## Task statement
Repeat only the lines running from the beginning of the material through the line that contains "Driving dimensions, mm".

## Source data
================================
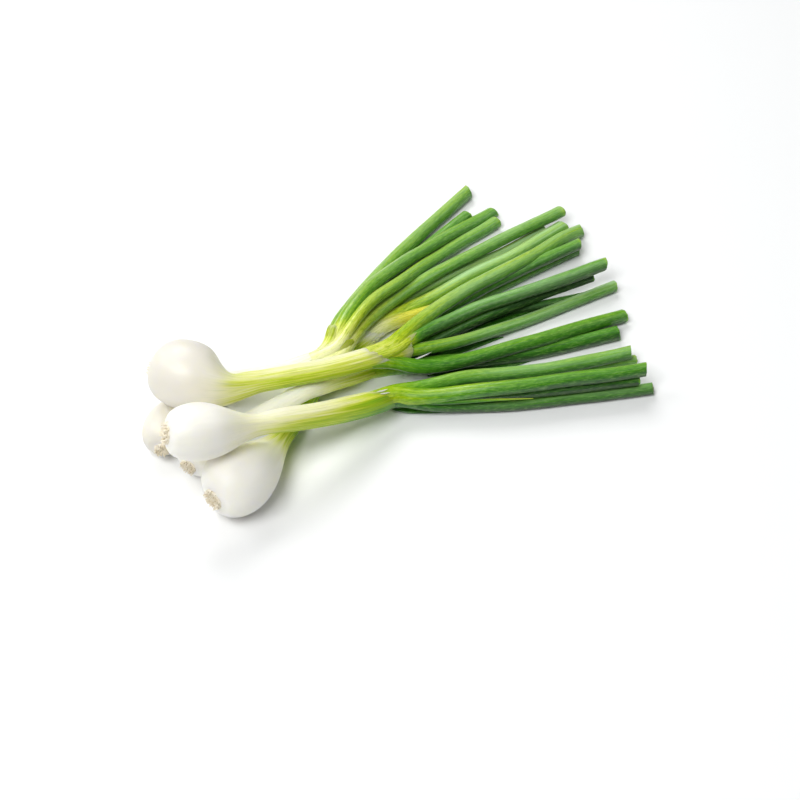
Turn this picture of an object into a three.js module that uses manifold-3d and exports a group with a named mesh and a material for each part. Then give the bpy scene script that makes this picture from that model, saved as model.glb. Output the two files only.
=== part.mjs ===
// A bunch of five spring onions lying on a table. The bulbs are on the left, at -X, the white
// stems cross each other in the middle, and the green leaves fan out to the right, where they
// are all cut off. Millimetres, +Z up; the table is the plane Z = 0, under the middle of the bunch.
//
// Every bulb, stem and leaf is a round strand that follows a route. A route is walked over the
// table like a path on a map: it starts at a point and has a heading at some distances. A bulb
// and its stem have heights of their own. A leaf lies down on the table and on the strands
// that were laid before it, as a springy rod would.

import * as THREE from 'three';
import { mergeVertices } from 'three/addons/utils/BufferGeometryUtils.js';
import Module from 'manifold-3d';

const wasm = await Module();
wasm.setup();

// ---------------------------------------------------------------- Driving dimensions, mm

const AIR_GAP = 0.6;          // air between two strands, where one lies on the other
const BULB_SIDES = 16;
const LEAF_SIDES = 8;
const SHOULDER_RING = 3.5;    // third ring of a bulb, where it bends most; the first are at 0 and 1
const BULB_RING_STEP = 4;     // distance between the rings of vertices after that
const STEM_RING_STEP = 9;
const SWELL_RING_STEP = 6;    // on the swelling base of a leaf
const LEAF_RING_STEP = 12;
const FLAT_ENOUGH = 0.02;     // corners that stand out less than this are taken off cut leaves

const SHEATH_WALL = 0.7;      // the sheath round the leaf bases, at the top of a stem
const SHEATH_DEPTH = 8;       // how far down the leaf bases stand in it
const LEAF_WALL = 0.8;        // a leaf is a tube: its wall, where it is cut
const CUT_DEPTH = 12;         // how deep the tube is open from the cut
const LEAF_BASE_RADIUS = 1.1; // a leaf is thin in its sheath
const LEAF_SWELL = [7, 26];   // it swells to its full width between these distances
const NEST = [12, 60];        // up to there, the leaves of one onion are pressed into each other
const PRESS_GAP = 0.5;        // air between two leaves that are pressed together
const PRESS_BEYOND = 30;      // a leaf is cut by its neighbours this far beyond the nest
const CUT_MARGIN = 5;         // but not so close to its end
const POINT_RADIUS = 0.15;    // a young leaf's radius at its point, as a share of the full one
const POINT_TAPER = 55;       // and the length over which it would narrow to nothing

const ROOT_GAP = 0.3;         // between the root plate and the bulb
const ROOT_PLATE = 1.4;       // thickness of the root plate
const ROOT_COUNT = 15;        // trimmed roots on each plate
const ROOT_LENGTH = 1.0;      // how far a trimmed root stands out of the plate, at most
const ROOT_RADIUS = 0.6;
const ROOT_POINT = 0.7;       // a root's radius at its end, as a share
const PLATE_TOP = 0.96;       // radius of the root plate against the bulb, as a share of its seat
const PLATE_FOOT = 0.8;       // and at the roots
const ROOT_SPREAD = 0.72;     // roots stand inside this share of it
const GOLDEN_ANGLE = 2.39996; // radians between one root and the next, as in a seed head

const SPRING_STEP = 4;        // a leaf's heights are worked out at points this far apart
const LEAF_WEIGHT = 1.5e-5;   // a leaf's weight over its stiffness, per mm cubed
const SWEEPS = 4000;          // rounds of settling a leaf
const HURRY = 1.9;            // over-relaxation: how far a round overshoots
const BASE_SLOPE = 0.22;      // near the stem a leaf climbs no more steeply than this
const BASE_STRETCH = 30;      // as far as this from its base

const COLOURS = {
  bulb: 0xf1eee2,
  roots: 0xb79a6c,
  leaf: 0x4f8a2a,
};

// Turns are [distance, heading in degrees from +X]. Rises are [distance, height of the axis].
// A seat is where a leaf stands in its sheath: to the left of the stem's axis, and above it.

const ONIONS = [
  {
    name: 'near',
    start: [-87, -75], length: 140,
    plate: 7, bulb: 17.2, belly: 15, neck: 54, stem: 5.4, rim: 4.4,
    turns: [[0, 45], [25, 54], [50, 67], [80, 68], [100, 60], [125, 45]],
    rises: [[0, 17.6], [15, 16.5], [40, 12.4], [65, 7.2], [90, 5.3], [141, 5]],
    leaves: [
      { seat: [0, -1.7], length: 126, radius: 2.6, turns: [[7, 45], [19, 63], [50, 35], [100, 34]] },
      { seat: [-2, 0.8], length: 130, radius: 3.0, turns: [[7, 45], [19, 31], [50, 23], [100, 31]] },
      { seat: [2, 0.8], length: 133, radius: 3.3, turns: [[7, 45], [19, 39], [50, 36], [100, 34]] },
    ],
  },
  {
    name: 'under',
    start: [-101, -50], length: 106,
    plate: 5.5, bulb: 11.8, belly: 13, neck: 38, stem: 4.9, rim: 4.3,
    turns: [[0, 58], [25, 31], [50, 32], [80, 40], [100, 25]],
    rises: [[0, 11], [13, 11.1], [38, 15], [67, 17.5], [82, 13.2], [95, 10], [106, 9]],
    leaves: [
      { seat: [2, -0.2], length: 140, radius: 2.6, turns: [[7, 25], [19, 20], [50, 50], [100, 17]] },
      { seat: [-2, -0.5], length: 138, radius: 3.3, turns: [[7, 25], [19, 9], [50, 11], [100, 17]] },
      { seat: [0, 1.5], length: 140, radius: 3.0, turns: [[7, 25], [19, 31], [50, 36], [100, 26]] },
    ],
  },
  {
    name: 'left',
    start: [-115, -39], length: 108,
    plate: 5, bulb: 11.2, belly: 11, neck: 38, stem: 5, rim: 4.8,
    turns: [[0, 88], [25, 72], [50, 20], [80, 3], [100, 18]],
    rises: [[0, 10.6], [11, 10.9], [40, 6.5], [75, 8.5], [105, 15.5], [118, 16.5]],
    leaves: [
      { seat: [-2.4, -0.9], length: 176, radius: 3.3, turns: [[7, 18], [19, 72], [50, 49], [100, 35]] },
      { seat: [0.3, -1.6], length: 145, radius: 3.0, turns: [[7, 18], [19, 84], [50, 65], [100, 47]] },
      { seat: [2.4, -0.4], length: 159, radius: 3.5, turns: [[7, 18], [19, 82], [50, 70], [100, 51]] },
      { seat: [1.4, 2.2], length: 154, radius: 3.5, turns: [[7, 18], [19, 77], [50, 64], [100, 42]] },
      { seat: [-1.6, 2.2], length: 149, radius: 3.3, turns: [[7, 18], [19, 68], [50, 59], [100, 43]] },
    ],
  },
  {
    name: 'back',
    start: [-118, -8], length: 115,
    plate: 7, bulb: 17, belly: 16, neck: 54, stem: 5.3, rim: 5.5,
    turns: [[0, -24], [25, -12], [50, 20], [80, 19], [100, 25]],
    rises: [[0, 34.5], [16, 35], [45, 31], [75, 27], [115, 23]],
    leaves: [
      { seat: [3.0, -0.6], length: 145, radius: 3.0, turns: [[7, 25], [19, 59], [50, 46], [100, 31]] },
      { seat: [0.2, -2.0], length: 145, radius: 3.2, turns: [[7, 25], [19, 30], [50, 30], [100, 25]] },
      { seat: [-2.8, -0.8], length: 140, radius: 3.5, turns: [[7, 25], [19, 4], [50, 22], [100, 24]] },
      { seat: [-1.2, 1.6], length: 144, radius: 3.3, turns: [[7, 25], [19, 56], [50, 34], [100, 23]] },
      { seat: [2.0, 2.3], length: 157, radius: 3.5, turns: [[7, 25], [19, 54], [50, 51], [100, 39]] },
    ],
  },
  {
    name: 'top',
    start: [-107, -62], length: 113,
    plate: 7, bulb: 13.8, belly: 15, neck: 46, stem: 6, rim: 6.1,
    turns: [[0, 15], [25, 25], [50, 23], [80, 33], [100, 37]],
    rises: [[0, 50], [16, 45.5], [45, 37.5], [70, 29], [100, 17], [113, 13]],
    leaves: [
      { seat: [-3.4, -1.6], length: 141, radius: 3.0, turns: [[7, 37], [19, -1], [50, 4], [100, 10]] },
      { seat: [0, -2.6], length: 135, radius: 2.8, turns: [[7, 37], [19, 4], [50, 1], [100, 9]] },
      { seat: [3.2, -1.6], length: 140, radius: 2.6, turns: [[7, 37], [19, 14], [50, 14], [100, 12]] },
      { seat: [2.2, 2.0], length: 137, radius: 3.3, turns: [[7, 37], [19, 8], [50, 11], [100, 16]] },
      { seat: [-3.6, 1.3], length: 79, radius: 1.3, young: true, turns: [[7, 37], [19, -1], [50, 4]] },
      { seat: [-0.9, 1.8], length: 138, radius: 3.5, turns: [[7, 37], [19, -1], [50, 2], [100, 12]] },
    ],
  },
];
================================
## Solution to the problem
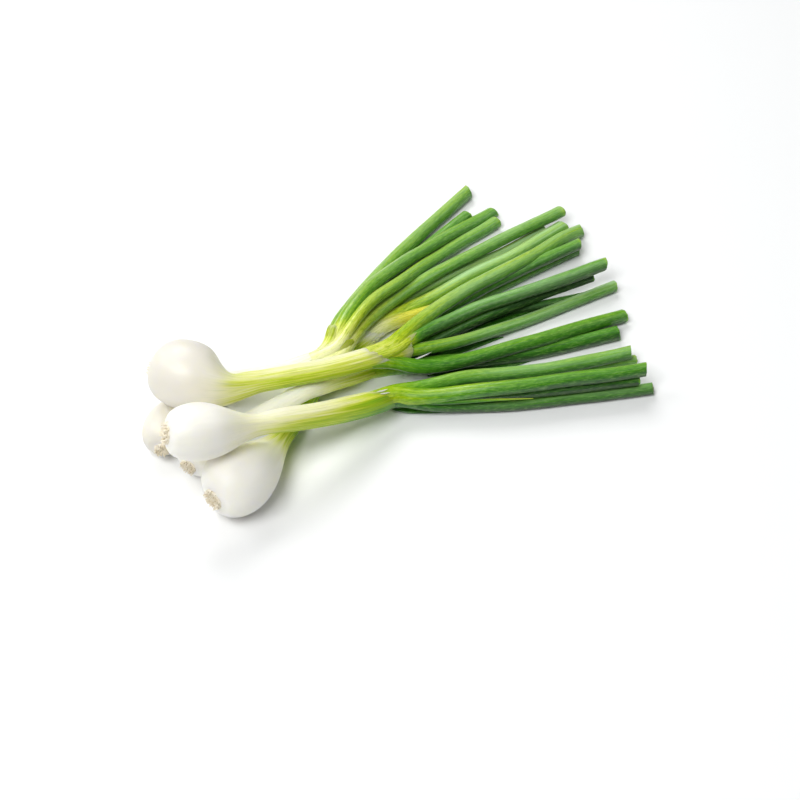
Turn this picture of an object into a three.js module that uses manifold-3d and exports a group with a named mesh and a material for each part. Then give the bpy scene script that makes this picture from that model, saved as model.glb. Output the two files only.
=== part.mjs ===
// A bunch of five spring onions lying on a table. The bulbs are on the left, at -X, the white
// stems cross each other in the middle, and the green leaves fan out to the right, where they
// are all cut off. Millimetres, +Z up; the table is the plane Z = 0, under the middle of the bunch.
//
// Every bulb, stem and leaf is a round strand that follows a route. A route is walked over the
// table like a path on a map: it starts at a point and has a heading at some distances. A bulb
// and its stem have heights of their own. A leaf lies down on the table and on the strands
// that were laid before it, as a springy rod would.

import * as THREE from 'three';
import { mergeVertices } from 'three/addons/utils/BufferGeometryUtils.js';
import Module from 'manifold-3d';

const wasm = await Module();
wasm.setup();

// ---------------------------------------------------------------- Driving dimensions, mm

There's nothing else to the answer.